─── Material for the task ───

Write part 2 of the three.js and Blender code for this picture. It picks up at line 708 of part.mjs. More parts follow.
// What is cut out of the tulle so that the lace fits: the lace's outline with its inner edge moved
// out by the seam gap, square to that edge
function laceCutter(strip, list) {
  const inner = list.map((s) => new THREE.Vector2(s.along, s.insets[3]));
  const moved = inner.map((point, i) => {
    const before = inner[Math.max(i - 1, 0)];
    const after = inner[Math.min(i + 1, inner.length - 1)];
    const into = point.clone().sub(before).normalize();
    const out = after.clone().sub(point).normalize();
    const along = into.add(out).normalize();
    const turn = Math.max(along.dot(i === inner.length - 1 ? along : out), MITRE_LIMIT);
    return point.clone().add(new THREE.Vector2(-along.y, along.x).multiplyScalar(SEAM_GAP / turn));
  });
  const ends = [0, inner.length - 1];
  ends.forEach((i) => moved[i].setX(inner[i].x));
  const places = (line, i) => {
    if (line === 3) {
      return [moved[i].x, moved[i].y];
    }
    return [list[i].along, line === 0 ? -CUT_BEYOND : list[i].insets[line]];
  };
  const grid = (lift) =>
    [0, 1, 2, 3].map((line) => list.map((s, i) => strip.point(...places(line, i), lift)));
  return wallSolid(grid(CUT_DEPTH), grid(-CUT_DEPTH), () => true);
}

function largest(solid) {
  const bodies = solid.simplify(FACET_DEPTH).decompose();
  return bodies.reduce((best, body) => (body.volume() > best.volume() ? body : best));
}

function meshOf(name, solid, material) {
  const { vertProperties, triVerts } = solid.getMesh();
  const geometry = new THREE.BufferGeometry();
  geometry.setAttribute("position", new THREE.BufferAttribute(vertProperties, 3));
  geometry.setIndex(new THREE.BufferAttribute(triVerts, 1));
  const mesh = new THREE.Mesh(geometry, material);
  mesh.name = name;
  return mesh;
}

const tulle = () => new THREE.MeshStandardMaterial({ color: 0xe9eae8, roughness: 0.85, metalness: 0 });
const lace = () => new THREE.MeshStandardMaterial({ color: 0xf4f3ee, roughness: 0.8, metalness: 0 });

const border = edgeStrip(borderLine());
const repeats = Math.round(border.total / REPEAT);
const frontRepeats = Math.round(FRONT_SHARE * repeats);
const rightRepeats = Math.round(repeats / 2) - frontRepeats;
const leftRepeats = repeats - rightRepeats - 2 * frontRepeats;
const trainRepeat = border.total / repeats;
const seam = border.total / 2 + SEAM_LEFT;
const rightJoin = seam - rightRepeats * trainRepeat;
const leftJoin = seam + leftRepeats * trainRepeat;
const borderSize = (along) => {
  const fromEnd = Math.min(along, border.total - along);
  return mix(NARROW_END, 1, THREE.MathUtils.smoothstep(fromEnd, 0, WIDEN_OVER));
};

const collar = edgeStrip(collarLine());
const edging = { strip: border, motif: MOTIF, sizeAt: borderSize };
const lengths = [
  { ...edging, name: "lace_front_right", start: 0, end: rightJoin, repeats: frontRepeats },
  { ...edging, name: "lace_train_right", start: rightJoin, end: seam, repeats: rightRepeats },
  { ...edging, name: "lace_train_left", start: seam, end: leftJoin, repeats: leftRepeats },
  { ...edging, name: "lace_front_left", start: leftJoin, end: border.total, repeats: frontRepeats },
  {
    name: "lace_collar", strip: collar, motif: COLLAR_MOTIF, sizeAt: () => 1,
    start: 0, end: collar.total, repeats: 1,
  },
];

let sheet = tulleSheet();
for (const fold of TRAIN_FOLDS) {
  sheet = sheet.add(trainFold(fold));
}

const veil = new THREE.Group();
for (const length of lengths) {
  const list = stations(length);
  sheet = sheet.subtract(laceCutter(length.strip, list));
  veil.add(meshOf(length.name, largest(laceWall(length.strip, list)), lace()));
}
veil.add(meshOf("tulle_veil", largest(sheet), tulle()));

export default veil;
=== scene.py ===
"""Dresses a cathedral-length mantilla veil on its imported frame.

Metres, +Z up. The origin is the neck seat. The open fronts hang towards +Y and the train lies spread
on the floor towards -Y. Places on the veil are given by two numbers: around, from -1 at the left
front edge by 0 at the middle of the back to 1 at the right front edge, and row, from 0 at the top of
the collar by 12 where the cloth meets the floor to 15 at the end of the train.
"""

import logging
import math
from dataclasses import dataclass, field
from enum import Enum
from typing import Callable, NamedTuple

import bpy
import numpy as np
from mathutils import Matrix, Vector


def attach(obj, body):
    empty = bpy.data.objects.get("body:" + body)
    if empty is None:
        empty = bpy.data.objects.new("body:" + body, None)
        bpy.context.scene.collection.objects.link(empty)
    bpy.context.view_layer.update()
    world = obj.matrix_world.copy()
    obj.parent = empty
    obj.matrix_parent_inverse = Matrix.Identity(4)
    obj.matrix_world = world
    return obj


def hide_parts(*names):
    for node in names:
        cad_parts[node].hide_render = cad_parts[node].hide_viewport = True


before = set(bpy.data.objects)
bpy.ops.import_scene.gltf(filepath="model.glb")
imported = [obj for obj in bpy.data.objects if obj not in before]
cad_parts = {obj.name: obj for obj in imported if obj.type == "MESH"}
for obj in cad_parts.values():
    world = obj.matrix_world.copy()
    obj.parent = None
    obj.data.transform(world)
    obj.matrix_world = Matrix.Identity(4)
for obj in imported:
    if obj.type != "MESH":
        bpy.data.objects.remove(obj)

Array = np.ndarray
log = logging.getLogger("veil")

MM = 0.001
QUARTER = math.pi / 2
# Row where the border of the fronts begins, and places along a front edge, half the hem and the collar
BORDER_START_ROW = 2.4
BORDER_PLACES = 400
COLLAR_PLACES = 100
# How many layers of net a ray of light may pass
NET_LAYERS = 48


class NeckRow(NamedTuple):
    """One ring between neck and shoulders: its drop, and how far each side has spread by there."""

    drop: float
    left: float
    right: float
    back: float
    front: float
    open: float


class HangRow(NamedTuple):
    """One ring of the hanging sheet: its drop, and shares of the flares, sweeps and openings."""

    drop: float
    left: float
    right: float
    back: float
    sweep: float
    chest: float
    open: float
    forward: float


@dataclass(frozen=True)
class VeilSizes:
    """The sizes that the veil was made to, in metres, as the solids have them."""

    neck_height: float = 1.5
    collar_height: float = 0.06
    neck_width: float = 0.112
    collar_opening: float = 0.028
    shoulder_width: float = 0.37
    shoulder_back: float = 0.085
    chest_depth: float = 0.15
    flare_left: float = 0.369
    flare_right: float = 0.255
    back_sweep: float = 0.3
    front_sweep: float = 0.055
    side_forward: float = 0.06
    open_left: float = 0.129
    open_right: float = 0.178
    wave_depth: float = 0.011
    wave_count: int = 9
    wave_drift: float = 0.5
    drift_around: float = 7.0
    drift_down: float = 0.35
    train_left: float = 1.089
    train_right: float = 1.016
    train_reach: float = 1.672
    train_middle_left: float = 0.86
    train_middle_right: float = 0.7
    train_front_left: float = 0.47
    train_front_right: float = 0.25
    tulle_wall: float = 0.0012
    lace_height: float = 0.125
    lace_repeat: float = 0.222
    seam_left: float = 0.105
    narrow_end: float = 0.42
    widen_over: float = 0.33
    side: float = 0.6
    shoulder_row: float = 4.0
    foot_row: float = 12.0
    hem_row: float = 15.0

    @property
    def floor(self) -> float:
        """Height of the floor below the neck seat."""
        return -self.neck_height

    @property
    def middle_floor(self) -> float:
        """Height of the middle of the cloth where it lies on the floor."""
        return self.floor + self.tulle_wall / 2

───
─── Material for the task ───

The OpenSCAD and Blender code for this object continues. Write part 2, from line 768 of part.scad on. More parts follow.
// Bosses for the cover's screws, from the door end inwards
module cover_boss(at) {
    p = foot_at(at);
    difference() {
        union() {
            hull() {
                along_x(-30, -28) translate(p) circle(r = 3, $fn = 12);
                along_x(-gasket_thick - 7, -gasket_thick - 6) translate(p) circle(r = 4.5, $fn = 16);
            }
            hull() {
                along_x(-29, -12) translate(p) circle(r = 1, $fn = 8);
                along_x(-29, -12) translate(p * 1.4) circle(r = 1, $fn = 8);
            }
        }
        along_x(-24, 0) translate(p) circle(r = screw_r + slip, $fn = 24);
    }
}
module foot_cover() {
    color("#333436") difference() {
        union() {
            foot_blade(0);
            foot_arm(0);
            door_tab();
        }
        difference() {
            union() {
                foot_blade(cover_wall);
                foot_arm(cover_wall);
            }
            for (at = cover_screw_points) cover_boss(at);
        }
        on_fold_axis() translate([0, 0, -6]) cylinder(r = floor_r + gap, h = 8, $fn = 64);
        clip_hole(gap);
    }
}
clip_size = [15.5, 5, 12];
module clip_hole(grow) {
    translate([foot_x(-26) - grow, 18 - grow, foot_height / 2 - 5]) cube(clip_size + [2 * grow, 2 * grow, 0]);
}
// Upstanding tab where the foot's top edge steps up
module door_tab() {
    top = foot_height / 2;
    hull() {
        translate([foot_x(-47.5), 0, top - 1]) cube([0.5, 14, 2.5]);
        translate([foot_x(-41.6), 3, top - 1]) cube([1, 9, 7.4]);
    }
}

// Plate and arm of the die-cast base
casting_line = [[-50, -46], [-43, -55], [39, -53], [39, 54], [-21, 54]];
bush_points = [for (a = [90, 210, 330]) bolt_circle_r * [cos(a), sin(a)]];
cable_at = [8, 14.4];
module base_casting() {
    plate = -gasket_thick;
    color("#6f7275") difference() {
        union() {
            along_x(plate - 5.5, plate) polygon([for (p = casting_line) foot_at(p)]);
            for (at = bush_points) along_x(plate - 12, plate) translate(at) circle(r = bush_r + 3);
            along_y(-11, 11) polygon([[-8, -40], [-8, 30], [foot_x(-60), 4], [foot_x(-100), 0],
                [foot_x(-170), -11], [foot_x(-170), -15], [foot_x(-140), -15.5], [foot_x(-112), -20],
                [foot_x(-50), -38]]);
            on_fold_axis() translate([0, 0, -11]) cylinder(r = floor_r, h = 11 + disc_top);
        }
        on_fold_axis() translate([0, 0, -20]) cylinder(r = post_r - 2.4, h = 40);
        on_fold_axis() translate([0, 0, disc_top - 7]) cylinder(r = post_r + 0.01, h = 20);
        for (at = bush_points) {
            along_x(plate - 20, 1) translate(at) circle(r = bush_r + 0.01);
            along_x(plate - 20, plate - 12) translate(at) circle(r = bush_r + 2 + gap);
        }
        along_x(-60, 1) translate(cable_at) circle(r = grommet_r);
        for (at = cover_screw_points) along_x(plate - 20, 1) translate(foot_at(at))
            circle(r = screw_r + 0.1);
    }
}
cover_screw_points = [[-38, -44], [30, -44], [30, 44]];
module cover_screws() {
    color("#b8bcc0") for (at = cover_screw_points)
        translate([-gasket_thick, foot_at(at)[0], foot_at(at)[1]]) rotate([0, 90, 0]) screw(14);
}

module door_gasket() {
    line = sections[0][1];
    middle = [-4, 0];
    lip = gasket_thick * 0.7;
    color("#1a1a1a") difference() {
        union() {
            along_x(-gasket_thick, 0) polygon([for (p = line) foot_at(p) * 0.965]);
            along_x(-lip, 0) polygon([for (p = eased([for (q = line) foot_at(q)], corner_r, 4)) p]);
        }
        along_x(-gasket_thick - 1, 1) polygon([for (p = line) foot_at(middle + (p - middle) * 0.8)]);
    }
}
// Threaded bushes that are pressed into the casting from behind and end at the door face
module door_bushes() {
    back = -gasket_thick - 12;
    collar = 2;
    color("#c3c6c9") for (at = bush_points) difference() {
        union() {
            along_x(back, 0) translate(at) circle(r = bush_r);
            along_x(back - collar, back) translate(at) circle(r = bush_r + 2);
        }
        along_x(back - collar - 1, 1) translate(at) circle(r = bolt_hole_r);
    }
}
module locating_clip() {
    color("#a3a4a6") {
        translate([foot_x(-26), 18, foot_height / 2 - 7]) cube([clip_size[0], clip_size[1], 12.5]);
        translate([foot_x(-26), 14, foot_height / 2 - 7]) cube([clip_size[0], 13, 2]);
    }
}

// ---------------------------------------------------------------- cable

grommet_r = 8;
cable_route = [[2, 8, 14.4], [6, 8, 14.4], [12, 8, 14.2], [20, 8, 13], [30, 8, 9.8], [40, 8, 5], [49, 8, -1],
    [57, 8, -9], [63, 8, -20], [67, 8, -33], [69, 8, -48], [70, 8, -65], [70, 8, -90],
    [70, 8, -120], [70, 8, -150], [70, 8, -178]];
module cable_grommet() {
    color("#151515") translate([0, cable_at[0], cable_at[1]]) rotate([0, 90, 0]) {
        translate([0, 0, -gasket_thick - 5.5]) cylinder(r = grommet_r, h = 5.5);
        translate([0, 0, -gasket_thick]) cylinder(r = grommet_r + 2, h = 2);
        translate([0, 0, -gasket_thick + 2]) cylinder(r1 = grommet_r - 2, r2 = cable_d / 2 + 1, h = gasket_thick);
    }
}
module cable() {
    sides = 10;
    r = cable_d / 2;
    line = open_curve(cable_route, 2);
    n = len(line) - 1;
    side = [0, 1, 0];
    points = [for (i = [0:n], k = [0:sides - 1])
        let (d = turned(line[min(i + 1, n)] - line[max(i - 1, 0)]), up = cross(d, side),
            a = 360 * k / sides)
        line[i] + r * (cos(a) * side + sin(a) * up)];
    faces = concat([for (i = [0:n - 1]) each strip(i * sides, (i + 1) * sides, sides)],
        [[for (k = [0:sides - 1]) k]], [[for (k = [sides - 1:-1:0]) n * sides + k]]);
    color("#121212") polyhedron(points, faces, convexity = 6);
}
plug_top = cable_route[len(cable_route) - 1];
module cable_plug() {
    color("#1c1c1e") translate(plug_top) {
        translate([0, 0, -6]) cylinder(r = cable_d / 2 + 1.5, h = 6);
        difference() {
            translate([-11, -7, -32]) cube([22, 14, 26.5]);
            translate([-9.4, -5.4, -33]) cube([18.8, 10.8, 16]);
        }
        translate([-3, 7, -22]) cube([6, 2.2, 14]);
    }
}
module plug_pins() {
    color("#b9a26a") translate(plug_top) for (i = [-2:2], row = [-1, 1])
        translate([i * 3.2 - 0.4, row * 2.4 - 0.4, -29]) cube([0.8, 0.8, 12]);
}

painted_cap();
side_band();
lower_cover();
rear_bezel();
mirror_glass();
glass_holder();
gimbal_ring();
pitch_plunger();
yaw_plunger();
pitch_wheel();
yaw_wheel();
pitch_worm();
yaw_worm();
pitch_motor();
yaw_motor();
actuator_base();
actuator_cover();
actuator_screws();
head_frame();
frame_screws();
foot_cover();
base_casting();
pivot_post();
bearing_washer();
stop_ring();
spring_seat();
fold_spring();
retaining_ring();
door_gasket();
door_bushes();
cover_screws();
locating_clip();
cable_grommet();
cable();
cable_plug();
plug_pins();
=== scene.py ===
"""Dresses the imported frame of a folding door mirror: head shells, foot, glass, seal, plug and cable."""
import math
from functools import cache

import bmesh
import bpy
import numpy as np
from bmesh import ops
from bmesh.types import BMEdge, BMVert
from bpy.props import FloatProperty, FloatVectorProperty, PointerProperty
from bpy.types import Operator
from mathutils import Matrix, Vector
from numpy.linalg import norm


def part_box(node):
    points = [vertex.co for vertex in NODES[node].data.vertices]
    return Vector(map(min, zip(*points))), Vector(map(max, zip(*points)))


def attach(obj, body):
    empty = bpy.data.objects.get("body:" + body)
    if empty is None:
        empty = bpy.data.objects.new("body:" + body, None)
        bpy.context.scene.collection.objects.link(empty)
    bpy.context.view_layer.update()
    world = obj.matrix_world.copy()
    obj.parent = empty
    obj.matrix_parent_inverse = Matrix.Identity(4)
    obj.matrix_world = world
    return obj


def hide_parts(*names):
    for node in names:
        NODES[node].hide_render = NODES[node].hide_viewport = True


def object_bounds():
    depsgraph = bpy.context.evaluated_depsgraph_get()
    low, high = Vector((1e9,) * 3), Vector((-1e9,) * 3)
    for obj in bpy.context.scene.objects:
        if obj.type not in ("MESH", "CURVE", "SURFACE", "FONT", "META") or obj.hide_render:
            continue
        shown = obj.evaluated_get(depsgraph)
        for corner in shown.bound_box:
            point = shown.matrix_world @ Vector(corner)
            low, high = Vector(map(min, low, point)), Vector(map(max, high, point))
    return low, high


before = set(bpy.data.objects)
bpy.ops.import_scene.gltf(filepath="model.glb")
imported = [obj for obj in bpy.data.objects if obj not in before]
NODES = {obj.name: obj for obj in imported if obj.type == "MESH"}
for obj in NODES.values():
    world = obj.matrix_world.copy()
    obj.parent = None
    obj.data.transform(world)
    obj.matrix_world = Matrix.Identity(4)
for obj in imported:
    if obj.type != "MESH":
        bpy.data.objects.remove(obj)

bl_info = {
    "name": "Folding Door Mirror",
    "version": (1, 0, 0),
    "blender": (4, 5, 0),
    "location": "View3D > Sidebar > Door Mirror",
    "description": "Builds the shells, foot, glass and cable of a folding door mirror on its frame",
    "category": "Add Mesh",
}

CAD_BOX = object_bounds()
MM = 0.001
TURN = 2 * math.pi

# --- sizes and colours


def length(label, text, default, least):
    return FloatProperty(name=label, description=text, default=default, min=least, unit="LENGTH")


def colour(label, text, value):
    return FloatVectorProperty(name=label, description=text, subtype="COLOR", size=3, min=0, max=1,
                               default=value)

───

Exercise: Only the lines from the one containing "const veil = new THREE.Group();" through the one containing "NET_LAYERS = 48" are to be reproduced, exactly as they appear.

Completed exercise:
const veil = new THREE.Group();
for (const length of lengths) {
  const list = stations(length);
  sheet = sheet.subtract(laceCutter(length.strip, list));
  veil.add(meshOf(length.name, largest(laceWall(length.strip, list)), lace()));
}
veil.add(meshOf("tulle_veil", largest(sheet), tulle()));

export default veil;
=== scene.py ===
"""Dresses a cathedral-length mantilla veil on its imported frame.

Metres, +Z up. The origin is the neck seat. The open fronts hang towards +Y and the train lies spread
on the floor towards -Y. Places on the veil are given by two numbers: around, from -1 at the left
front edge by 0 at the middle of the back to 1 at the right front edge, and row, from 0 at the top of
the collar by 12 where the cloth meets the floor to 15 at the end of the train.
"""

import logging
import math
from dataclasses import dataclass, field
from enum import Enum
from typing import Callable, NamedTuple

import bpy
import numpy as np
from mathutils import Matrix, Vector


def attach(obj, body):
    empty = bpy.data.objects.get("body:" + body)
    if empty is None:
        empty = bpy.data.objects.new("body:" + body, None)
        bpy.context.scene.collection.objects.link(empty)
    bpy.context.view_layer.update()
    world = obj.matrix_world.copy()
    obj.parent = empty
    obj.matrix_parent_inverse = Matrix.Identity(4)
    obj.matrix_world = world
    return obj


def hide_parts(*names):
    for node in names:
        cad_parts[node].hide_render = cad_parts[node].hide_viewport = True


before = set(bpy.data.objects)
bpy.ops.import_scene.gltf(filepath="model.glb")
imported = [obj for obj in bpy.data.objects if obj not in before]
cad_parts = {obj.name: obj for obj in imported if obj.type == "MESH"}
for obj in cad_parts.values():
    world = obj.matrix_world.copy()
    obj.parent = None
    obj.data.transform(world)
    obj.matrix_world = Matrix.Identity(4)
for obj in imported:
    if obj.type != "MESH":
        bpy.data.objects.remove(obj)

Array = np.ndarray
log = logging.getLogger("veil")

MM = 0.001
QUARTER = math.pi / 2
# Row where the border of the fronts begins, and places along a front edge, half the hem and the collar
BORDER_START_ROW = 2.4
BORDER_PLACES = 400
COLLAR_PLACES = 100
# How many layers of net a ray of light may pass
NET_LAYERS = 48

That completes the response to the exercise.